> [Your objective]: Scan the entries below and count the lines holding the string "NODES". Supply only the number.

> [Data shown]:
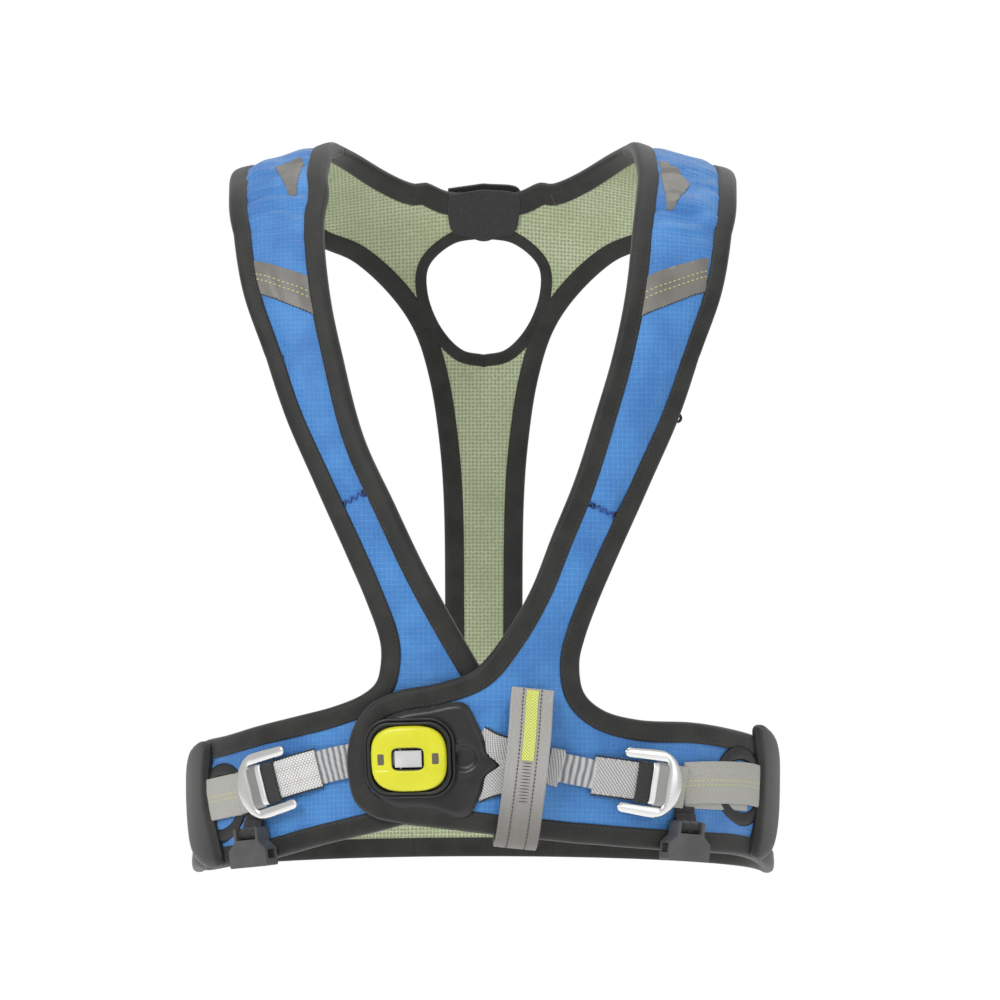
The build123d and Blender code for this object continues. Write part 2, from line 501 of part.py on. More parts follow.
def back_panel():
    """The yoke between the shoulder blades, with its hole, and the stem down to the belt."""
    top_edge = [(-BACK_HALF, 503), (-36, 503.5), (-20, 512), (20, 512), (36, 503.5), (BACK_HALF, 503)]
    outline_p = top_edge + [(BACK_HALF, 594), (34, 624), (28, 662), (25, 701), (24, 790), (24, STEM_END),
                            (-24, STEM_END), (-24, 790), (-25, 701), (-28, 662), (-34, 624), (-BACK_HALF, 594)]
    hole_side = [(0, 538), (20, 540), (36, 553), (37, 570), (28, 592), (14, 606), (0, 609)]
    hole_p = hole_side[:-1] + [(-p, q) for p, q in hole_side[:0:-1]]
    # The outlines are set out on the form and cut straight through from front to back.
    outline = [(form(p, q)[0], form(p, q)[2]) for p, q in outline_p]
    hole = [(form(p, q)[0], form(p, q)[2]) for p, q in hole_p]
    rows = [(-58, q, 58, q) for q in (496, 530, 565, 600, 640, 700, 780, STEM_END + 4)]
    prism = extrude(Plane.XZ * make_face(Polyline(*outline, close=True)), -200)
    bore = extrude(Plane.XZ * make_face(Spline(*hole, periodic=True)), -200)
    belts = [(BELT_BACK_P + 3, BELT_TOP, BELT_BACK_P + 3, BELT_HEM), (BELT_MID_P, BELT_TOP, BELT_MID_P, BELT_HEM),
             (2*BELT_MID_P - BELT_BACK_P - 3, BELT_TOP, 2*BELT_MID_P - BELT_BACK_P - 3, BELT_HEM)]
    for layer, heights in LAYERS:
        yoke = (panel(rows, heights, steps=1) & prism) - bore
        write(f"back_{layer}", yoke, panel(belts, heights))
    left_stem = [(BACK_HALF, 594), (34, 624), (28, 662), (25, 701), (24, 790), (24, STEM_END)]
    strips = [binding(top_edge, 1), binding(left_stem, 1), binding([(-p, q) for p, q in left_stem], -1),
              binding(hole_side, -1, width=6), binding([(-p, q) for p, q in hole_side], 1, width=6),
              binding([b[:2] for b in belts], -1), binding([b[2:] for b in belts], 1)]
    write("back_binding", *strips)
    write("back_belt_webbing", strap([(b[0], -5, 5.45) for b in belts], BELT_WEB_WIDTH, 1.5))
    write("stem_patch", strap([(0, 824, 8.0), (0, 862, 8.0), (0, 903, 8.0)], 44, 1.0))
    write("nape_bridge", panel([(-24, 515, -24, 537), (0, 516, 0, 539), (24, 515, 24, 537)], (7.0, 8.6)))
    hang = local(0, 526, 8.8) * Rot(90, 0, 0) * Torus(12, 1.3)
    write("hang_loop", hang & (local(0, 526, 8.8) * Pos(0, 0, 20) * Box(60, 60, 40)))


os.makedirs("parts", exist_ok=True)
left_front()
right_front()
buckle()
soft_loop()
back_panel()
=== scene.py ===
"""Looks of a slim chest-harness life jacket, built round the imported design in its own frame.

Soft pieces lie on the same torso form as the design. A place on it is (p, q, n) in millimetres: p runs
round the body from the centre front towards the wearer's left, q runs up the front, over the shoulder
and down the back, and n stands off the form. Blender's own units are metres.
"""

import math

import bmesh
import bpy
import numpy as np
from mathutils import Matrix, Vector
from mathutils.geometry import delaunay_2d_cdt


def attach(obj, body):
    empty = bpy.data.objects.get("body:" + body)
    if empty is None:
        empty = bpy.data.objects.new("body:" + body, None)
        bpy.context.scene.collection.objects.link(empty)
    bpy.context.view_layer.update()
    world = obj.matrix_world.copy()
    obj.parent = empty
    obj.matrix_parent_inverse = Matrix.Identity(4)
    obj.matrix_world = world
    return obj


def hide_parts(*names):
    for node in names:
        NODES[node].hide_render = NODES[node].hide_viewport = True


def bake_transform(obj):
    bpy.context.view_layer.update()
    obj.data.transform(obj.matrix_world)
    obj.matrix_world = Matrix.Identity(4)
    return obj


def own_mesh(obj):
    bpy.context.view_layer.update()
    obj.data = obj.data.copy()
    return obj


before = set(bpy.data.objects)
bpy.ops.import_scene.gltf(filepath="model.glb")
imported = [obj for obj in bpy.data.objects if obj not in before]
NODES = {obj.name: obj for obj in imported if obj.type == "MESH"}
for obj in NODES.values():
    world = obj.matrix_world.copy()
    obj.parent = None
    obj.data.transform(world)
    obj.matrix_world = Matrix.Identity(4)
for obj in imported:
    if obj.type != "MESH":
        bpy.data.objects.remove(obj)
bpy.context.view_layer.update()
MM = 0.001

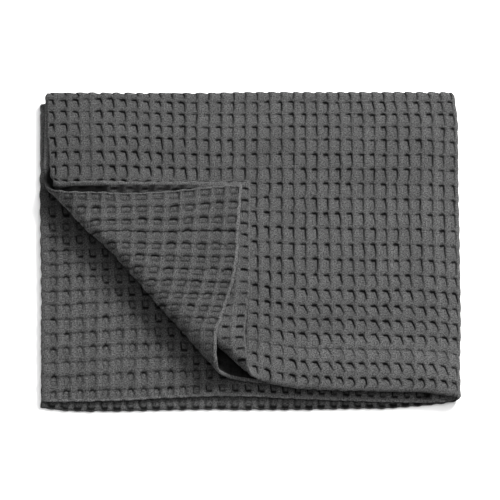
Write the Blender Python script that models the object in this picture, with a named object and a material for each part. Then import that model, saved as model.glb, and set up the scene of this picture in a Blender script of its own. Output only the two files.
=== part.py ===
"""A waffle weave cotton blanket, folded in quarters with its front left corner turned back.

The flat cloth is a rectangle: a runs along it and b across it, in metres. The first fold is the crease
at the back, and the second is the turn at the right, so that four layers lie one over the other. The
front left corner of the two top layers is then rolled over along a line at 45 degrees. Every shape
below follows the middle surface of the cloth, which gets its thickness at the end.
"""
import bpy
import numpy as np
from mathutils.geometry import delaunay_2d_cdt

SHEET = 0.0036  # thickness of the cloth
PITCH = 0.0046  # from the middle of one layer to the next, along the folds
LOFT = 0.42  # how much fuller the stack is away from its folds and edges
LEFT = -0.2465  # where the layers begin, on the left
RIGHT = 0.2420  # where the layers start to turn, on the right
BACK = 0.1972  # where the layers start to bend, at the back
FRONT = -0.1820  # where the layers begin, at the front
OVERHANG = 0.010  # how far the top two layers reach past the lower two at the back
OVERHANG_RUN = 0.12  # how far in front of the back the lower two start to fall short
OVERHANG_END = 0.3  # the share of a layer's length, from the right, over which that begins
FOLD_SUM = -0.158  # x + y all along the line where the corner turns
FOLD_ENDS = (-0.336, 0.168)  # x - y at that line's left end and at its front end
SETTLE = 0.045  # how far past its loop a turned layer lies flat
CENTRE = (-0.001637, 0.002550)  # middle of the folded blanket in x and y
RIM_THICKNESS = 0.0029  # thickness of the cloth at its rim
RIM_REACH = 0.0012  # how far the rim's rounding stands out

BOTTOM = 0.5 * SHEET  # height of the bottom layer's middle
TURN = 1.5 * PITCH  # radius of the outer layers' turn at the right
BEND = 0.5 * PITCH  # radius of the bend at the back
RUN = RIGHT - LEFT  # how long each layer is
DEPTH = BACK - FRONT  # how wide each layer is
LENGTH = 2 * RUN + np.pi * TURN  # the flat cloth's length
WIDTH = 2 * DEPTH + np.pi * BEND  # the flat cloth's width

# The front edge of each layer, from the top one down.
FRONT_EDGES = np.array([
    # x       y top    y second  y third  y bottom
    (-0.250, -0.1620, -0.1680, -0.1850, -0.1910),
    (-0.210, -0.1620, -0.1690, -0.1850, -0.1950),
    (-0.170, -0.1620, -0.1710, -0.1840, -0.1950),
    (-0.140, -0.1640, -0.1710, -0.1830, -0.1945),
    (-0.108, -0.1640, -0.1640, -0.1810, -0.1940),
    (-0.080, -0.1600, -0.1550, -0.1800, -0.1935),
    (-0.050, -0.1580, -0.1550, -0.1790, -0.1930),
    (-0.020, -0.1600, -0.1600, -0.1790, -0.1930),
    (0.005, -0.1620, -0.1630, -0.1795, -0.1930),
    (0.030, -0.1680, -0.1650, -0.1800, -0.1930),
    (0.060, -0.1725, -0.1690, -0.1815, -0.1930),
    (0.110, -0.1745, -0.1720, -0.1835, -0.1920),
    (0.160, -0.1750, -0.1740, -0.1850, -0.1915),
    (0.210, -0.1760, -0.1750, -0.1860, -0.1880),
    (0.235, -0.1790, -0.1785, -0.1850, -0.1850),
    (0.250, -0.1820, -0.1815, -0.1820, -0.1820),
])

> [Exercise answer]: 3